If you have finished `109-thermometer`, you have noticed that the thermometer node outputs the temperature value to the `Tc` pin in degrees Celsius.

The practical task is to make the servo rotate smoothly from 0 to 90°, reflecting a temperature change from 20 °C to 50 °C.

The `servo` node can work only with values ranging from 0 to 1. You can match the ranges using a few math nodes, but XOD gives a special node for such cases.
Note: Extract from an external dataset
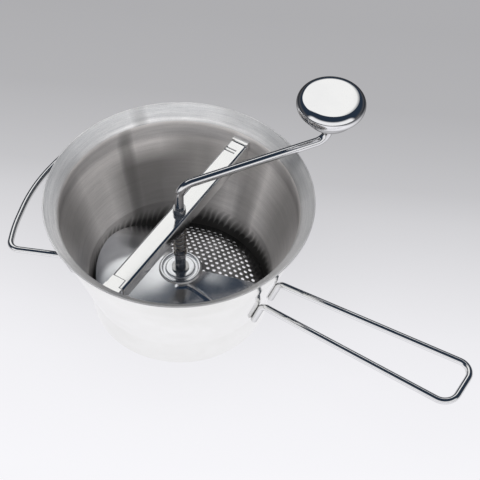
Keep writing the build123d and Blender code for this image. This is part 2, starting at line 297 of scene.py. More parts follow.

This node is called `map`.

## Exercise #

Make a device which shows the temperature with an arrow glued to the servo shaft.

1. Connect a TMP36 thermometer to the board as shown on the scheme.

2. Link the `Tc` pin to the `X` pin on the `map` node.

3. Define the input range: open the Inspector for `map`, and then set `Smin` to 20 and `Smax` to 50.

4. Define the output range: set the `Tmin` to 0 and `Tmax` to 0.5 (which corresponds to ~90°).

5. Link the `Xm` output to the `VAL` servo input.

Try to heat the thermometer with a hot object (e.g., a paper knife heated with a lighter). At the temperature of 35 °C (half the input range), the servo should rotate to 45°, which is the midpoint of the output range.

## Clipping ranges #

The `map` node will now linearly map the 20–50 °C range to 0–90°. Let’s raise the sensitivity. Say, we want to map 15–30 °C to 0–90° rotation.

What happens if the `X` pin of the `map` receives data that is outside the input range (10 or 42, for example)? The output value which is the servo angle proportionally falls outside the desired range too.

For such cases, there is a sibling node called `map-clip`. It works the same way, but any input that is out of the range rounds to the nearest limit. Thus, if `X` receives the value of 10, the `map-clip` node accepts it as 15, and 42 as 30.

## Extra exercise #

Replace the `map` node with `map-clip` and try the out-of-range values.

Replace the thermometer with `analog-sensor` for LDR and play with values.

Draw a gauge on the paper and attach it to the servo.